The Thread Split node begins spawning threads. Thread 1 (entity extraction) and Thread 2 (sentiment) are successfully created. Thread 3 (citation detection) fails to spawn — the citation detection service is unavailable. Thread 1 and 2 proceed and complete. The Combine Annotations join waits for Thread 3 indefinitely. Fix: thread creation must be atomic — either all threads are created or none proceed. If atomic creation is not possible, the split node must track partial creation state and trigger compensating logic (skip the unsupported annotation, proceed with partial result, or abort the entire split). Never let partial creation lead to indefinite waits downstream.
The normalized document object is passed by reference to all three threads. Thread 1 (entity extraction) modifies the document in place — adding inline entity markup. Thread 2 (sentiment) now scores a document that has been modified by Thread 1's markup, producing incorrect sentiment scores because entity tags are treated as content. Fix: each thread must receive an independent copy of the shared input, not a reference. For large documents, use immutable read-only references with copy-on-write semantics. Thread isolation requires data isolation.
Post-deployment, a rule is added: skip citation detection for documents under 500 words (citations are rare and the detector has high false-positive rates on short texts). Thread Split now conditionally creates 2 or 3 threads. The Combine Annotations join is still configured to wait for exactly 3 thread completions. For short documents, it waits indefinitely for the 3rd thread that was never created.

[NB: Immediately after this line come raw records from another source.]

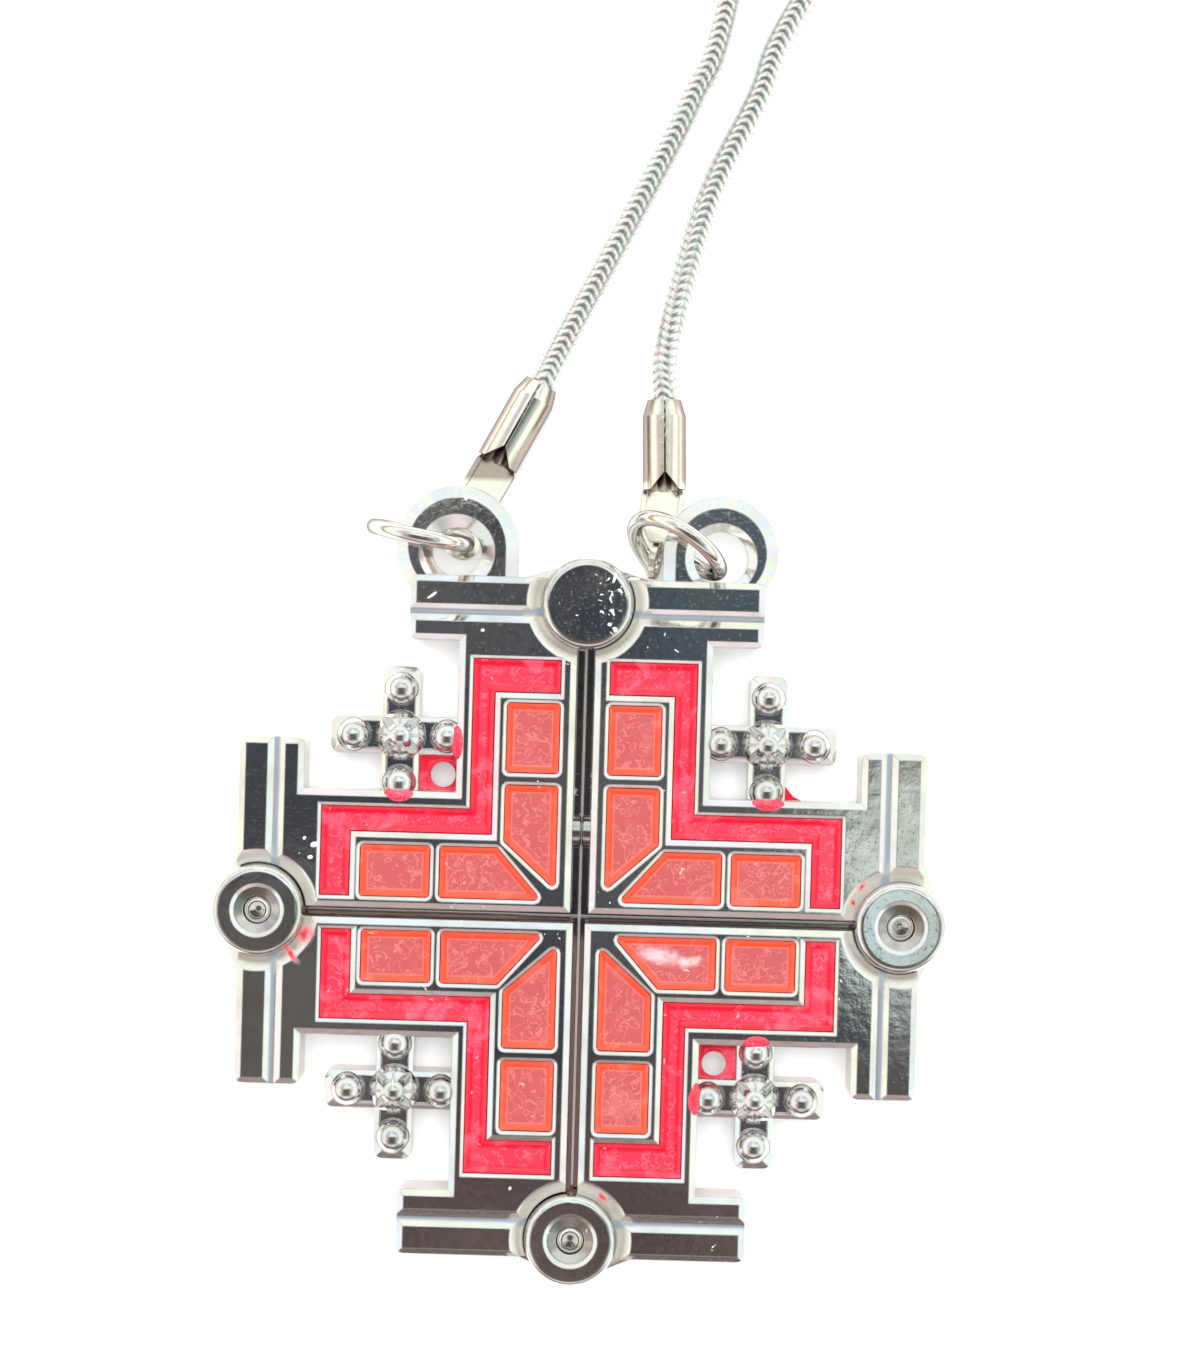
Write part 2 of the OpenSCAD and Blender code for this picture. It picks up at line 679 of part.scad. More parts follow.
// A rivet: flat head behind, shank through both eyes, bevelled hollow end in the counterbore
module rivet(r) {
    seat = eye_top - counterbore_depth;
    end_h = 0.46;
    end_bevel = 0.2;
    color("silver")
        translate([r[1][0], r[1][1], 0])
            difference() {
                union() {
                    translate([0, 0, 0.06]) cylinder(r = rivet_head_r, h = rivet_head_t - 0.06);
                    translate([0, 0, 0.1]) cylinder(r = rivet_r, h = seat + 0.3);
                    translate([0, 0, seat + gap])
                        cylinder(r = rivet_end_r, h = end_h - end_bevel * bevel_rise);
                    translate([0, 0, seat + gap + end_h - end_bevel * bevel_rise])
                        cylinder(r1 = rivet_end_r, r2 = rivet_end_r - end_bevel, h = end_bevel * bevel_rise);
                }
                translate([0, 0, seat + 0.1]) cylinder(r1 = 0.12, r2 = 0.5, h = end_h);
            }
}

// A catch magnet, half in its casting and half across the upper slot
module catch_magnet(s) {
    color("gray")
        mirror([s < 0 ? 1 : 0, 0, 0])
            translate([gap, magnet_at, magnet_z])
                rotate([0, 90, 0]) {
                    cylinder(r1 = magnet_r - 0.08, r2 = magnet_r, h = 0.08);
                    translate([0, 0, 0.08]) cylinder(r = magnet_r, h = magnet_len - 0.08);
                }
}

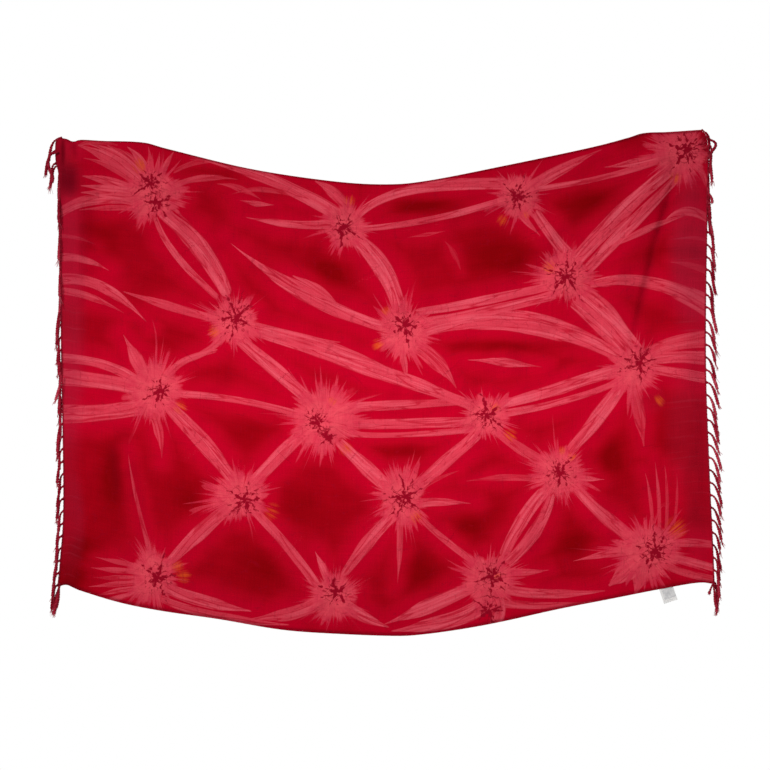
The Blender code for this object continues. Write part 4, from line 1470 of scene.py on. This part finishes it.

Fix: when thread count becomes conditional, replace fixed-count Thread Merge with Local Synchronizing Merge (50.53) that reads the actual spawn count from the Thread Split node's output manifest.
| Variant | Modification | When to use |
|---|---|---|
| Dynamic Thread Split | Thread count determined at runtime (e.g., one thread per document section); merge waits for exactly the created count | Document length or structure determines annotation granularity — number of threads scales with content volume |
| Hierarchical Thread Split | Each spawned thread may itself spawn sub-threads at a lower granularity level; sub-thread merges happen before parent-thread merge | Multi-level annotation: document-level threads spawn sentence-level sub-threads; sentence results merge to document results |
| Asymmetric Thread Split | Spawned threads have different resource allocations (e.g., entity extraction gets 2x compute budget vs. citation detection) | Annotation complexity varies significantly across thread types — resource allocation should match computational demand |
| Pattern | Relationship |
|---|---|
| 90.91 Thread Merge | Structural pair — Thread Split creates N threads; Thread Merge collapses them back to 1. Together they form a concurrency bracket within a single process flow. |
| 40.41 Multi-Choice (OR-Split) | Alternative when only some branches should activate — Thread Split always activates all N threads. Use OR-Split when conditional selection is required. |
| 60.62 MI Design Time | When N is known at design time and each thread is an instance of the same sub-process — multiple instance creation rather than inline thread splitting. |
| 20.23 Orchestrator-Workers | When thread count is dynamic and orchestration logic determines worker assignments — Orchestrator-Workers handles variable fan-out that Thread Split cannot model with a fixed N. |
Thread Split is the micro-parallelism primitive for AI annotation and enrichment pipelines. Any system that applies multiple independent transformations to the same input object — annotations, scorings, classifications, extractions — should run them in parallel via Thread Split rather than sequentially. The latency argument is straightforward: three 3-second annotations in parallel take 3 seconds, not 9.
The implementation quality question is thread isolation: do the spawned threads truly operate on independent copies of the input, or do they share a mutable reference? Shared mutable references are the most common correctness bug in Thread Split implementations, and they are typically invisible until two threads coincidentally modify the same segment of the same document in the same millisecond window.
Red flag: annotation threads that are "mostly independent" — where one thread occasionally reads another's output. This creates an implicit ordering dependency that Thread Split cannot model. If Thread 2 checks Thread 1's entity annotations before scoring sentiment (e.g., to avoid scoring proper nouns), the threads are not independent and Thread Split is the wrong primitive. Use a Pipeline or Evaluator-Optimizer instead.